◆ **Source data**:
- - - - - - -
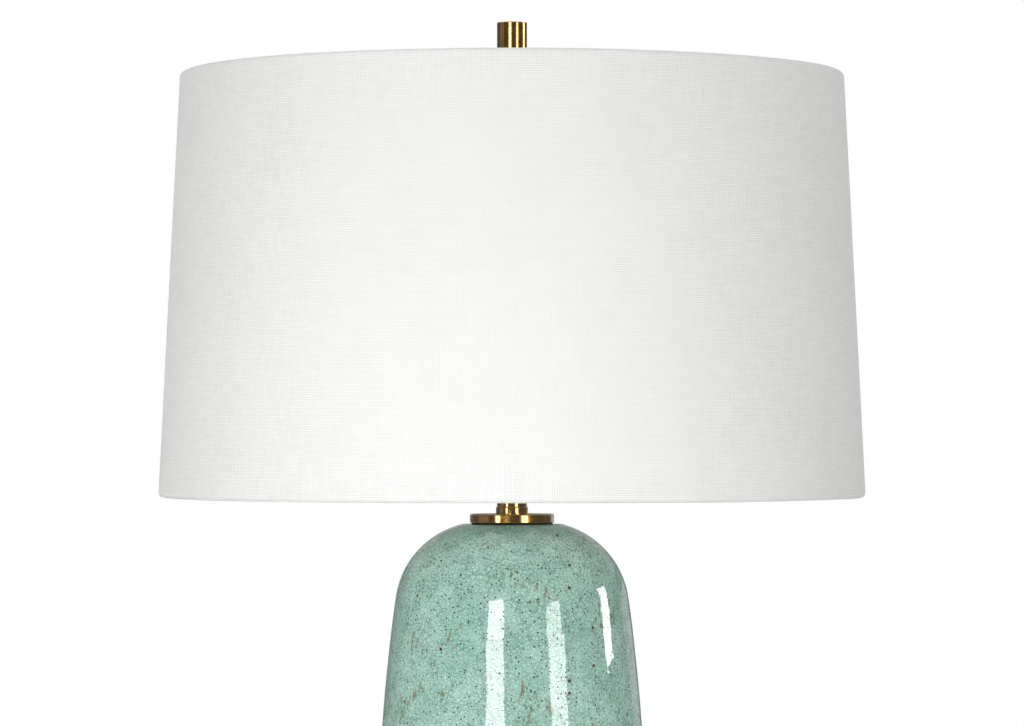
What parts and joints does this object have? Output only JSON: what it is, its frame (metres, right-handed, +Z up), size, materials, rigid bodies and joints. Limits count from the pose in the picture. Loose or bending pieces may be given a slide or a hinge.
- - - - - - -
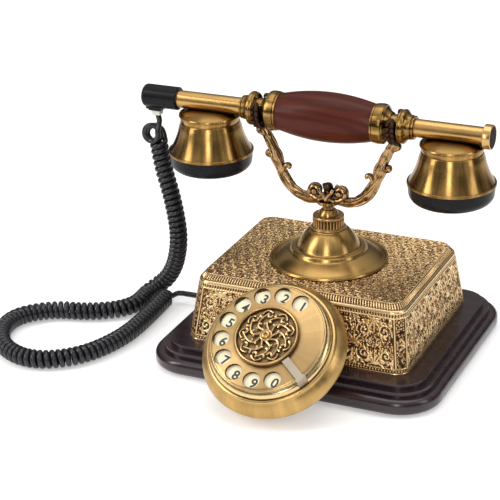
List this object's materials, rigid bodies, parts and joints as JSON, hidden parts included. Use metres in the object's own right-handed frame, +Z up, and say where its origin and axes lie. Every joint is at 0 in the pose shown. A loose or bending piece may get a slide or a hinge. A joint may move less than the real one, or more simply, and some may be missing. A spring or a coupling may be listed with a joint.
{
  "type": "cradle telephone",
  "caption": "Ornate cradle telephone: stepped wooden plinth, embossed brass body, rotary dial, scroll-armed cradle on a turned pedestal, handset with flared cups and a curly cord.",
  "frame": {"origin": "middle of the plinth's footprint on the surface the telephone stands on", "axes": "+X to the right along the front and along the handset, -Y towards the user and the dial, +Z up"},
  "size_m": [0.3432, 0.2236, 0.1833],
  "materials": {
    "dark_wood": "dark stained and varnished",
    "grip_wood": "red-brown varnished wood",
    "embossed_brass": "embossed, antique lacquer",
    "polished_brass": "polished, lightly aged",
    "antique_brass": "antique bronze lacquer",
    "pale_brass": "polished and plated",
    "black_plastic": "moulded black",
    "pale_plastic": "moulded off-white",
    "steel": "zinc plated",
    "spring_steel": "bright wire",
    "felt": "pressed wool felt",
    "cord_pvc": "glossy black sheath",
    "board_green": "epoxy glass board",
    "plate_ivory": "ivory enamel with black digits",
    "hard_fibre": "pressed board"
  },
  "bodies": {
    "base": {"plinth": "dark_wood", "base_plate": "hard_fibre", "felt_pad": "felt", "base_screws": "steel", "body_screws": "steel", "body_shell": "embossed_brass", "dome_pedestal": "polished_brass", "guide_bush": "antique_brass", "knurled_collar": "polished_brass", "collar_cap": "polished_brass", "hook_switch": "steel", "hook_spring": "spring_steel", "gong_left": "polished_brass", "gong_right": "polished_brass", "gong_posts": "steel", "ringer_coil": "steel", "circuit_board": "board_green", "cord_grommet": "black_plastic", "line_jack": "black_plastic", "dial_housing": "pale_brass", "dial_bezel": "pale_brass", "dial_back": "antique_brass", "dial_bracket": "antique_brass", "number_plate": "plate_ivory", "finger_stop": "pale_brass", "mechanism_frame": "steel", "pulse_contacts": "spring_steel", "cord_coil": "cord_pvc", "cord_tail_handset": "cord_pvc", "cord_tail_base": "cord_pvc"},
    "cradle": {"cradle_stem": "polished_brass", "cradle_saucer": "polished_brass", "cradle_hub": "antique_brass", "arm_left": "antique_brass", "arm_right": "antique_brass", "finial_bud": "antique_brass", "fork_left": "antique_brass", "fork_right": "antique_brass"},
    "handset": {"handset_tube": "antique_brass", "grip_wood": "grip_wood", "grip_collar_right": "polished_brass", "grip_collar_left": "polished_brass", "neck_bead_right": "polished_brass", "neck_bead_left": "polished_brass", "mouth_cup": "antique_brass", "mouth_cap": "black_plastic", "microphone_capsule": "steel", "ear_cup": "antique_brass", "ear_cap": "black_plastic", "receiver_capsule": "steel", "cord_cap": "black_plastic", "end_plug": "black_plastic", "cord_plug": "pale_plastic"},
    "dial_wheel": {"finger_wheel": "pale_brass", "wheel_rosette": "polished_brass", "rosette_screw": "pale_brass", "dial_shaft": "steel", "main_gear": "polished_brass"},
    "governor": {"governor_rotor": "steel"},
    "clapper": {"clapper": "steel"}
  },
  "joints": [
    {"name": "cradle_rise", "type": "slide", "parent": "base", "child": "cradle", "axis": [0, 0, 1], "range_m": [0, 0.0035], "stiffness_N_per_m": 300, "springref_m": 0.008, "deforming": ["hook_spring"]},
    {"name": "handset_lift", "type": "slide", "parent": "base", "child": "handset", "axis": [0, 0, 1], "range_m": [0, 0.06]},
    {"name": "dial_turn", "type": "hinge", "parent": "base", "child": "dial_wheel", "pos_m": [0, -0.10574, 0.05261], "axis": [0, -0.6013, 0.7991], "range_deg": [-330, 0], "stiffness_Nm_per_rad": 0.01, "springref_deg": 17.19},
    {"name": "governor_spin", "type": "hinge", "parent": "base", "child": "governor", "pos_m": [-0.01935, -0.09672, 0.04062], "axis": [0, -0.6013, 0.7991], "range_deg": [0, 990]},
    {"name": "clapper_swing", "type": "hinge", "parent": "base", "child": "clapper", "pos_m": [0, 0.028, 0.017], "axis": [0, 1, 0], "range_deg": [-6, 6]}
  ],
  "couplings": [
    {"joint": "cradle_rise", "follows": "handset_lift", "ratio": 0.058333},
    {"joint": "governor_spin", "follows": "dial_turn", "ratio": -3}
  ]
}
- - - - - - -
◆ **Task details**:
Look through the data above. Find each line with the string "axes" and copy it.

◆ **In response**:
List this object's materials, rigid bodies, parts and joints as JSON, hidden parts included. Use metres in the object's own right-handed frame, +Z up, and say where its origin and axes lie. Every joint is at 0 in the pose shown. A loose or bending piece may get a slide or a hinge. A joint may move less than the real one, or more simply, and some may be missing. A spring or a coupling may be listed with a joint.
  "frame": {"origin": "middle of the plinth's footprint on the surface the telephone stands on", "axes": "+X to the right along the front and along the handset, -Y towards the user and the dial, +Z up"},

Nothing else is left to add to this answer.